14. Suicide – 96 Tears (? & the Mysterians cover)
My first introduction to Suicide was through Bruce Springsteen’s show-closing “Dream Baby Dream” covers in 2005 (played solo on pump organ, no less). They are mesmerizing. They are also an incredibly misleading introduction to Suicide’s music. “96 Tears” is a much better approximation of what the noisy avant-garde duo was all about, loud and jarring and aggressive. But, in its own way, equally mesmerizing.
13. Magazine – Goldfinger (Shirley Bassey cover)
When Skyfall came out, I ranked this the second best cover of a James Bond song ever (no one did it better than Radiohead). The post-punk Buzzcocks offshoot Magazine released this as the b-side of their very second single, “Touch and Go.” The band manages to hang on to the Shirley Bassey grandeur while adding a heavy dose of punk-rock energy.
12. The Boys Next Door – These Boots Are Made for Walkin’ (Nancy Sinatra cover)
Our selections on this (and every) list are based solely on the music. That said…man, do I love this video. A baby Nick Cave barely out of his teens – this was the first piece of music he ever released – surrounded by broken hearts (very on-the-nose set design) like some some darkest-timeline version of the Ed Sullivan Show.

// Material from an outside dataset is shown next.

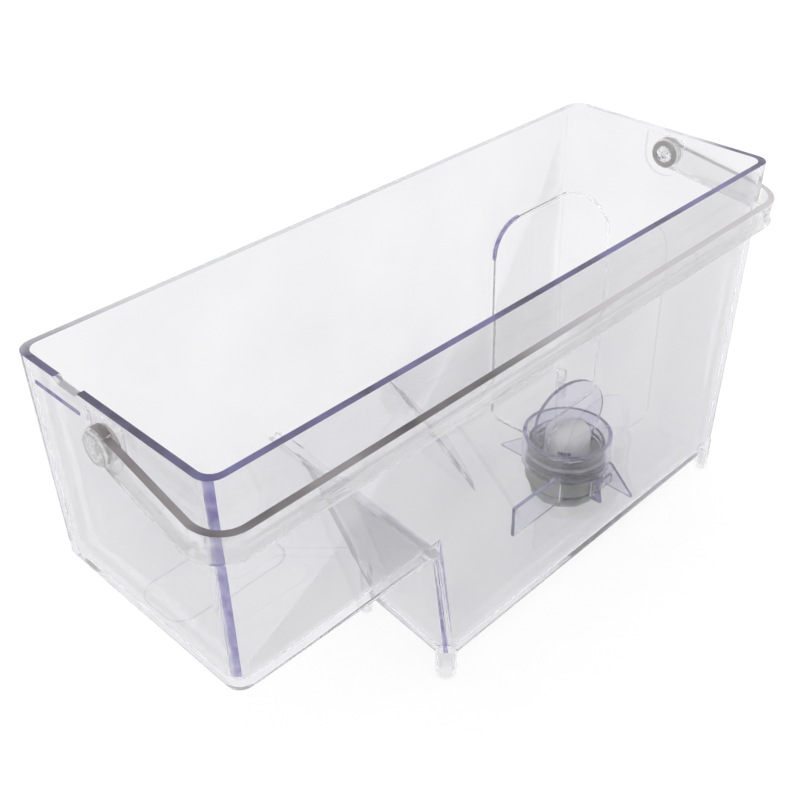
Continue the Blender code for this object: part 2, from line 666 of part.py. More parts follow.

It’s certainly an odd song choice, and one hopes he didn’t regret venturing so far afield: when he and new band the Bad Seeds released their covers album Kicking Against the Pricks eight years later, the song selections – Jimi Hendrix, Leonard Cohen – were much less surprising.
11. Back In Time – El Condor Pasa (If I Could) (Simon and Garfunkel cover)
We already heard a punk-rock take on Simon and Garfunkel, so why not bring the disco side of 1978 in? And here’s the craziest part: this group included two disco S&G covers on their first album! They really thought that was the ticket to fame and fortune, apparently. It wasn’t, sad to say, but boy are those covers fun. Their “Sound of Silence” is good, but “El Condor Pasa” tops it. Totally insane, in the best possible way.